Lino Micciché, “Avanti!”, 30 marzo 1975


Fantozzi è un figlio degli anni Sessanta come nascita anagrafica, ma Paolo Villaggio avrebbe tranquillamente potuto inventarlo oggi. La precarietà sarebbe il suo habitat naturale, anche se tecnicamente il ragionier Ugo Fantozzi è un eroe del posto fisso. Villaggio lo creò ispirandosi a un collega, tale Bianchi (sa di nome falso, per non offendere nessuno), che aveva l’ufficio in un sottoscala: ma in realtà Fantozzi e i suoi mostruosi colleghi (Filini, Calboni, la Silvani, il megadirettoregalattico Grand. Uff. Lup. Mann.) sono il parto di un’esperienza globale, il periodo in cui Villaggio lavorò come impiegato all’Italsider di Genova.
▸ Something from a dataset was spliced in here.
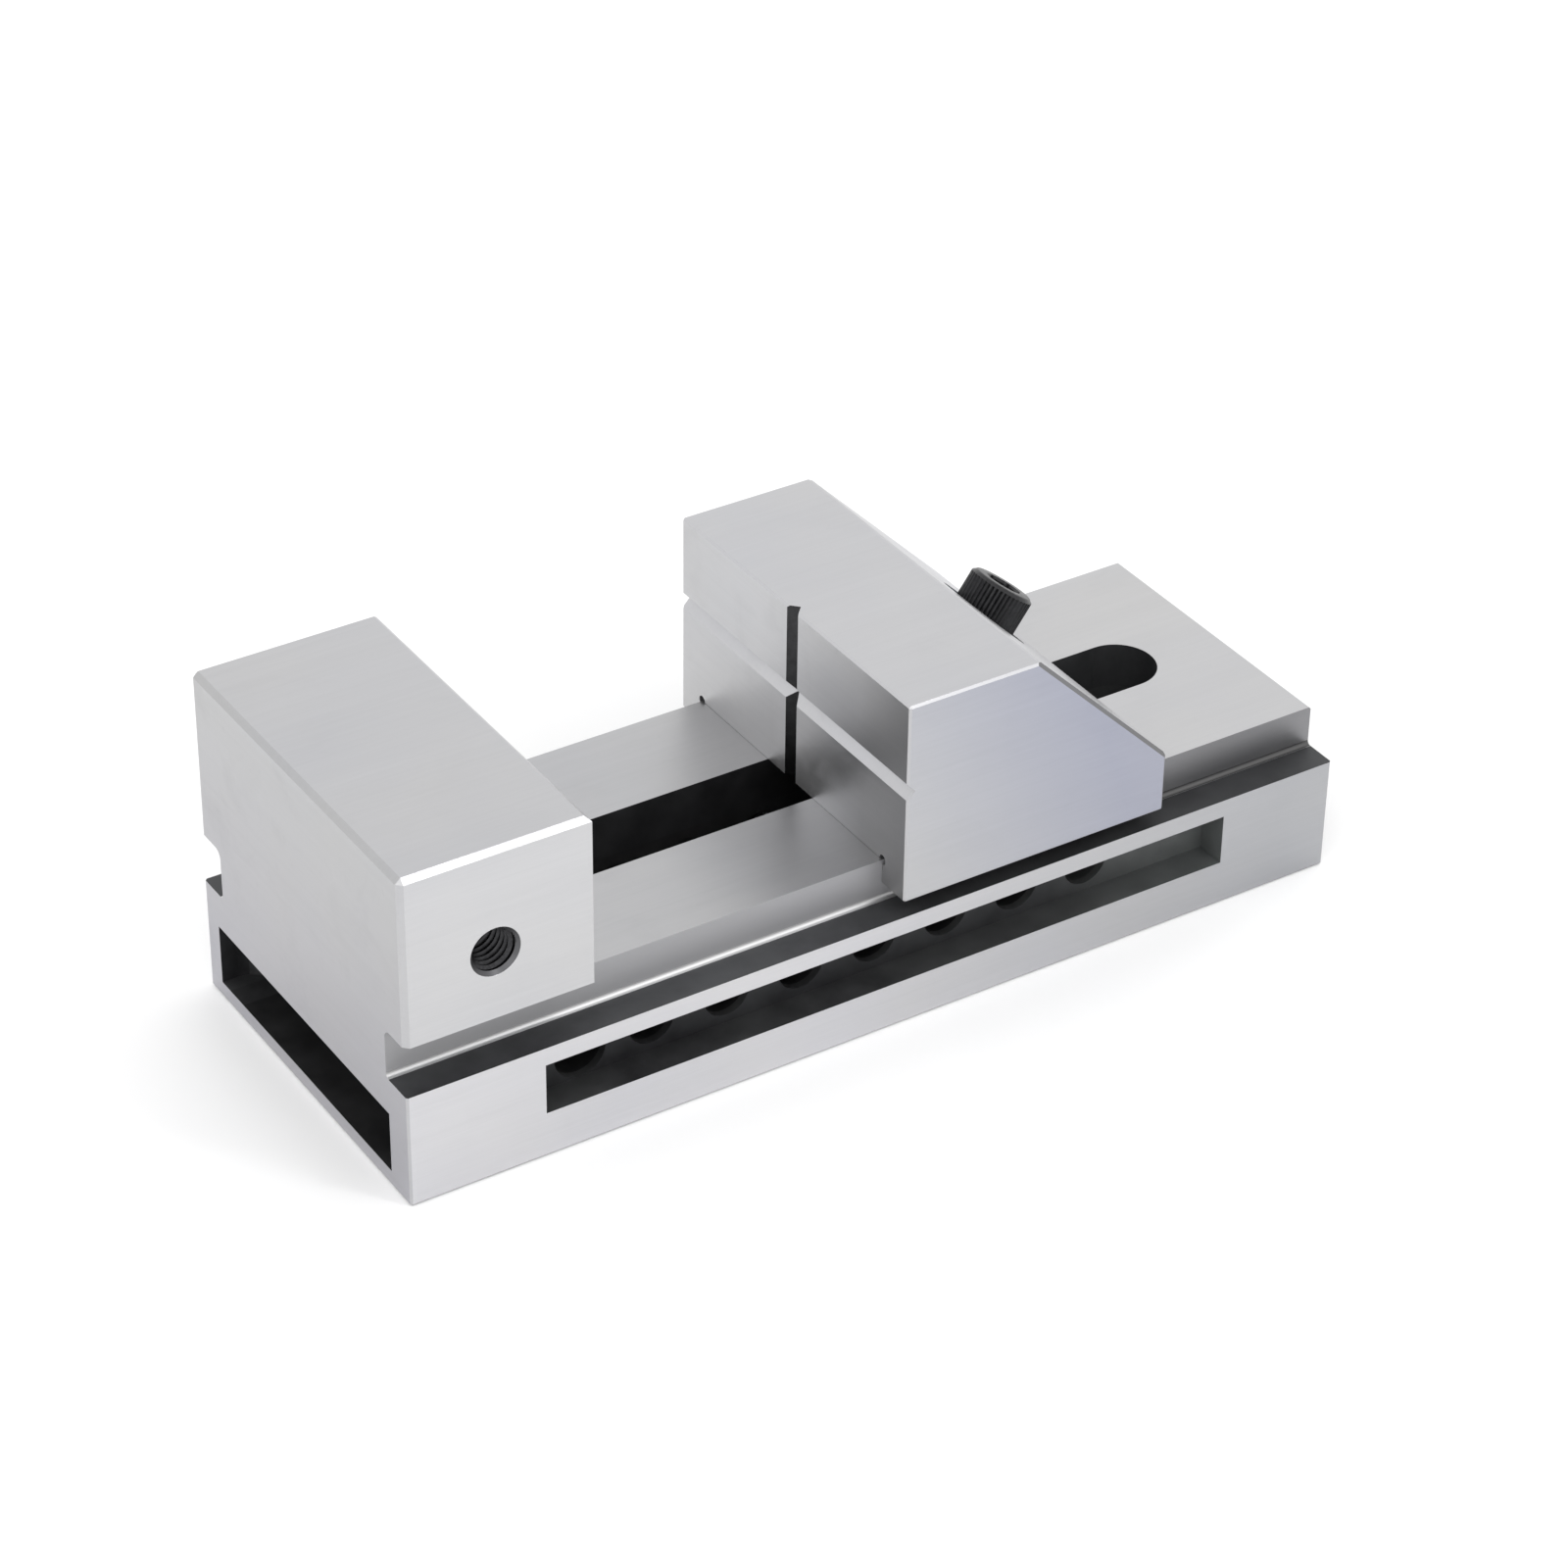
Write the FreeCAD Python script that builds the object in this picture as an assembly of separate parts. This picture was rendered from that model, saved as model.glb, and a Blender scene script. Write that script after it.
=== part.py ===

Alberto Crespi, “L’Unità”, 29 ottobre 2015


Primo esempio di comicità colta per le masse, legata non ai bisogni primari come Totò, ma alle frustrazioni di un ceto medio da capitalismo misto (e infatti lo amavano molto nei paesi comunisti), il Fracchia/Fantozzi [di Villaggio] era soprattutto privo di ogni possibilità di identificazione come lo erano invece i pur variamente mostruosi personaggi della commedia all’italiana. Lo spettatore ideale di Sordi o Gassman era un po’ Sordi o Gassman lui stesso, li disprezzava e li ammirava, voleva essere come loro o credeva di esserlo. Lo spettatore di Fantozzi era semmai un po’ Calboni o Filini, ma certo le possibilità di riconoscersi in quel mondo non avevano per lui nulla di consolatorio. Niente psicologia, pura etnologia, anzi etologia; ferocia sociologica che voltava felicemente le spalle a ogni realismo, a ogni commedia, a ogni dolceamaro, insomma a molto della nostra tradizione di racconto della piccola borghesia. Villaggio insomma portava nel racconto della piccola borghesia quella vena grottesca e anarchica, di apocalittico qualunquismo, di ribellione anche fisica alle regole della tradizione borghese, che era tipica dei guitti lumpen.